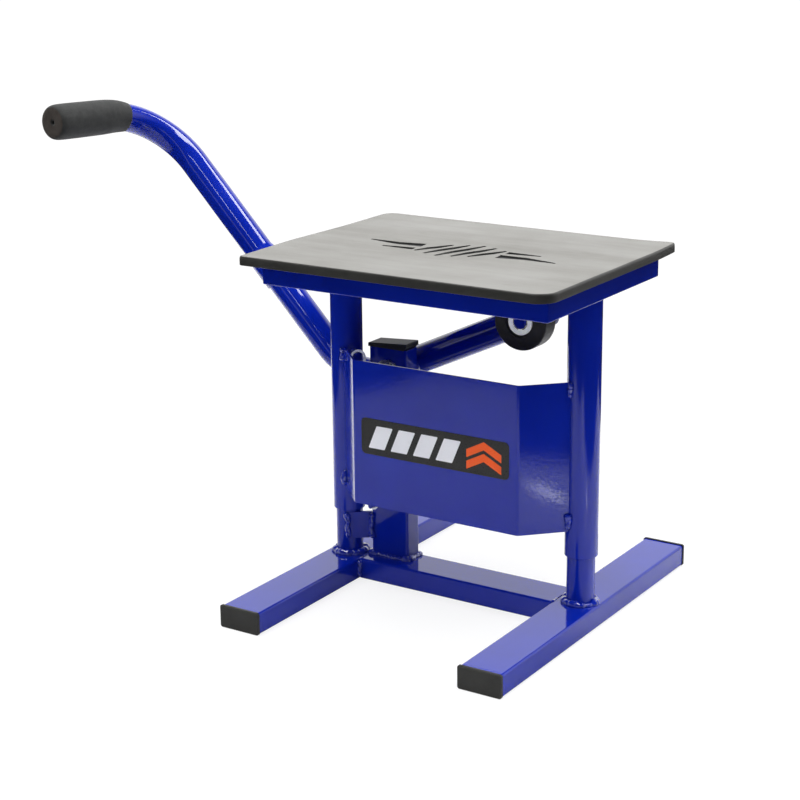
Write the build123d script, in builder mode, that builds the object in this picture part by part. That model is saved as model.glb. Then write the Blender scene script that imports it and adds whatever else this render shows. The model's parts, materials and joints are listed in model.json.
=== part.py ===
from build123d import *
import os
from math import sin, cos, tan, radians, atan2, hypot

# Lift stand for an off-road motorcycle: a floor frame with two round posts, a table that
# slides up and down them, and a cranked lever whose roller pushes the table up.
# Frame: origin on the floor midway between the posts, +X right along the table's long side
# (the handle reaches to -X), +Y back to the lever side, +Z up. Millimetres.

os.makedirs("parts", exist_ok=True)

# ---------------------------------------------------------------- driving dimensions
SIDES = (("left", -1), ("right", 1))

# rectangular tubes and the plastic plugs in their ends
wall = 2.0
tube_r = 2.2            # outside corner radius
tube_inner_r = 0.7
plug_slack = 0.3        # on the full width
plug_wall = 1.65
plug_r = 0.8

# floor frame
foot_x = 122.0          # foot centre distance from the middle
foot_w, foot_h = 40.0, 20.0
foot_half = 172.0       # half length of a foot tube without its end caps
cross_y0, cross_y1 = -15.0, 25.0

# posts and the sleeves that slide on them
post_x = 122.6
post_d, post_bore = 25.0, 21.0
post_top = 305.0
sleeve_d, sleeve_bore = 29.4, 25.8
sleeve_z0 = 64.0

# pivot post, which carries the lever
pivot_x, pivot_z = -79.5, 200.0
pivot_post_w, pivot_post_d = 40.0, 20.0
pivot_post_y0 = 2.4     # front face
pivot_post_y = pivot_post_y0 + pivot_post_d / 2
pivot_post_top = 222.4

# table
tray_x = 141.2
tray_y0, tray_y1 = -100.3, 102.4
tray_z0, tray_z1 = 295.2, 315.0
sheet = 2.0
sheet_top_inside = tray_z1 - sheet

# lever and handle
lever_y = 37.7          # plane of the lever tubes
lever_d, lever_bore = 26.5, 21.9
hub_d = 34.0
hub_y0, hub_y1 = 24.4, 51.0
lever_travel = radians(65.0)

# roller
roller_x, roller_z = 57.0, 263.7
roller_d, roller_w = 50.8, 19.0
roller_y0 = 4.0
axle_d = 12.0

roller_arm_r = hypot(roller_x - pivot_x, roller_z - pivot_z)
arm_angle = atan2(roller_z - pivot_z, roller_x - pivot_x)
table_lift = roller_arm_r * (sin(arm_angle + lever_travel) - sin(arm_angle))
lift_per_rad = table_lift / lever_travel


# ---------------------------------------------------------------- helpers
def export_piece(part, name):
    part.label = name
    export_step(part, f"parts/{name}.step")


def largest_solid(part):
    return part.solids().sort_by(SortBy.VOLUME)[-1]


def plane_y(x, y, z, sign=1):
    """Upright plane facing back (+Y), or front (-Y) with sign -1."""
    return Plane(origin=(x, y, z), x_dir=(1, 0, 0), z_dir=(0, sign, 0))


# The next three draw into the sketch that is open where they are called.
def ring(outer_r, inner_r):
    Circle(outer_r)
    Circle(inner_r, mode=Mode.SUBTRACT)


def tube_section(width, depth):
    RectangleRounded(width, depth, tube_r)
    RectangleRounded(width - 2 * wall, depth - 2 * wall, tube_inner_r, mode=Mode.SUBTRACT)


def plug_section(tube_width, tube_depth):
    width = tube_width - 2 * wall - plug_slack
    depth = tube_depth - 2 * wall - plug_slack
    RectangleRounded(width, depth, plug_r)
    RectangleRounded(width - 2 * plug_wall, depth - 2 * plug_wall, plug_r, mode=Mode.SUBTRACT)


def rect_tube(plane, width, depth, half_length):
    """Rectangular tube reaching half_length to both sides of the plane."""
    with BuildPart() as tube:
        with BuildSketch(plane):
            tube_section(width, depth)
        extrude(amount=half_length, both=True)
    return tube.part


def upright_tube(x, z0, z1, outer_d, bore, face_index, chamfer_len):
    """Round tube along Z; face_index 0 chamfers its bottom end, -1 its top end."""
    with BuildPart() as tube:
        with BuildSketch(Plane(origin=(x, 0, z0))):
            ring(outer_d / 2, bore / 2)
        extrude(amount=z1 - z0)
        chamfer(tube.faces().sort_by(Axis.Z)[face_index].edges(), length=chamfer_len)
    return tube.part


def bend_points(corner, way_in, way_out, radius):
    """Start, middle, end and centre of the arc that rounds a corner of a path."""
    half_turn = radians(way_in.get_angle(way_out)) / 2
    setback = radius * tan(half_turn)
    to_centre = (way_out - way_in).normalized()
    centre = corner + to_centre * (radius / cos(half_turn))
    start, end = corner - way_in * setback, corner + way_out * setback
    return start, centre - to_centre * radius, end, centre


# ---------------------------------------------------------------- floor frame and posts
for side, sign in SIDES:
    foot_plane = plane_y(sign * foot_x, 0, foot_h / 2, -1)
    export_piece(rect_tube(foot_plane, foot_w, foot_h, foot_half), f"{side}_foot")
    post = upright_tube(sign * post_x, foot_h, post_top, post_d, post_bore, -1, 0.6)
    export_piece(post, f"{side}_post")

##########

# [EXERCISE GOAL]
Reproduce the complete data exactly as presented above.

# [COMPLETE ANSWER]
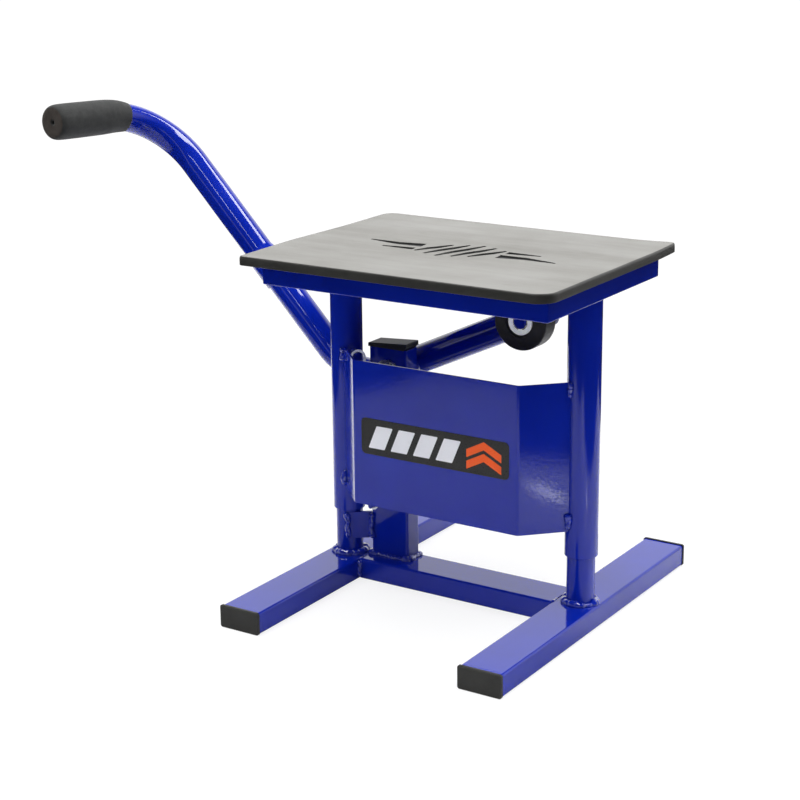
Write the build123d script, in builder mode, that builds the object in this picture part by part. That model is saved as model.glb. Then write the Blender scene script that imports it and adds whatever else this render shows. The model's parts, materials and joints are listed in model.json.
=== part.py ===
from build123d import *
import os
from math import sin, cos, tan, radians, atan2, hypot

# Lift stand for an off-road motorcycle: a floor frame with two round posts, a table that
# slides up and down them, and a cranked lever whose roller pushes the table up.
# Frame: origin on the floor midway between the posts, +X right along the table's long side
# (the handle reaches to -X), +Y back to the lever side, +Z up. Millimetres.

os.makedirs("parts", exist_ok=True)

# ---------------------------------------------------------------- driving dimensions
SIDES = (("left", -1), ("right", 1))

# rectangular tubes and the plastic plugs in their ends
wall = 2.0
tube_r = 2.2            # outside corner radius
tube_inner_r = 0.7
plug_slack = 0.3        # on the full width
plug_wall = 1.65
plug_r = 0.8

# floor frame
foot_x = 122.0          # foot centre distance from the middle
foot_w, foot_h = 40.0, 20.0
foot_half = 172.0       # half length of a foot tube without its end caps
cross_y0, cross_y1 = -15.0, 25.0

# posts and the sleeves that slide on them
post_x = 122.6
post_d, post_bore = 25.0, 21.0
post_top = 305.0
sleeve_d, sleeve_bore = 29.4, 25.8
sleeve_z0 = 64.0

# pivot post, which carries the lever
pivot_x, pivot_z = -79.5, 200.0
pivot_post_w, pivot_post_d = 40.0, 20.0
pivot_post_y0 = 2.4     # front face
pivot_post_y = pivot_post_y0 + pivot_post_d / 2
pivot_post_top = 222.4

# table
tray_x = 141.2
tray_y0, tray_y1 = -100.3, 102.4
tray_z0, tray_z1 = 295.2, 315.0
sheet = 2.0
sheet_top_inside = tray_z1 - sheet

# lever and handle
lever_y = 37.7          # plane of the lever tubes
lever_d, lever_bore = 26.5, 21.9
hub_d = 34.0
hub_y0, hub_y1 = 24.4, 51.0
lever_travel = radians(65.0)

# roller
roller_x, roller_z = 57.0, 263.7
roller_d, roller_w = 50.8, 19.0
roller_y0 = 4.0
axle_d = 12.0

roller_arm_r = hypot(roller_x - pivot_x, roller_z - pivot_z)
arm_angle = atan2(roller_z - pivot_z, roller_x - pivot_x)
table_lift = roller_arm_r * (sin(arm_angle + lever_travel) - sin(arm_angle))
lift_per_rad = table_lift / lever_travel


# ---------------------------------------------------------------- helpers
def export_piece(part, name):
    part.label = name
    export_step(part, f"parts/{name}.step")


def largest_solid(part):
    return part.solids().sort_by(SortBy.VOLUME)[-1]


def plane_y(x, y, z, sign=1):
    """Upright plane facing back (+Y), or front (-Y) with sign -1."""
    return Plane(origin=(x, y, z), x_dir=(1, 0, 0), z_dir=(0, sign, 0))


# The next three draw into the sketch that is open where they are called.
def ring(outer_r, inner_r):
    Circle(outer_r)
    Circle(inner_r, mode=Mode.SUBTRACT)


def tube_section(width, depth):
    RectangleRounded(width, depth, tube_r)
    RectangleRounded(width - 2 * wall, depth - 2 * wall, tube_inner_r, mode=Mode.SUBTRACT)


def plug_section(tube_width, tube_depth):
    width = tube_width - 2 * wall - plug_slack
    depth = tube_depth - 2 * wall - plug_slack
    RectangleRounded(width, depth, plug_r)
    RectangleRounded(width - 2 * plug_wall, depth - 2 * plug_wall, plug_r, mode=Mode.SUBTRACT)


def rect_tube(plane, width, depth, half_length):
    """Rectangular tube reaching half_length to both sides of the plane."""
    with BuildPart() as tube:
        with BuildSketch(plane):
            tube_section(width, depth)
        extrude(amount=half_length, both=True)
    return tube.part


def upright_tube(x, z0, z1, outer_d, bore, face_index, chamfer_len):
    """Round tube along Z; face_index 0 chamfers its bottom end, -1 its top end."""
    with BuildPart() as tube:
        with BuildSketch(Plane(origin=(x, 0, z0))):
            ring(outer_d / 2, bore / 2)
        extrude(amount=z1 - z0)
        chamfer(tube.faces().sort_by(Axis.Z)[face_index].edges(), length=chamfer_len)
    return tube.part


def bend_points(corner, way_in, way_out, radius):
    """Start, middle, end and centre of the arc that rounds a corner of a path."""
    half_turn = radians(way_in.get_angle(way_out)) / 2
    setback = radius * tan(half_turn)
    to_centre = (way_out - way_in).normalized()
    centre = corner + to_centre * (radius / cos(half_turn))
    start, end = corner - way_in * setback, corner + way_out * setback
    return start, centre - to_centre * radius, end, centre


# ---------------------------------------------------------------- floor frame and posts
for side, sign in SIDES:
    foot_plane = plane_y(sign * foot_x, 0, foot_h / 2, -1)
    export_piece(rect_tube(foot_plane, foot_w, foot_h, foot_half), f"{side}_foot")
    post = upright_tube(sign * post_x, foot_h, post_top, post_d, post_bore, -1, 0.6)
    export_piece(post, f"{side}_post")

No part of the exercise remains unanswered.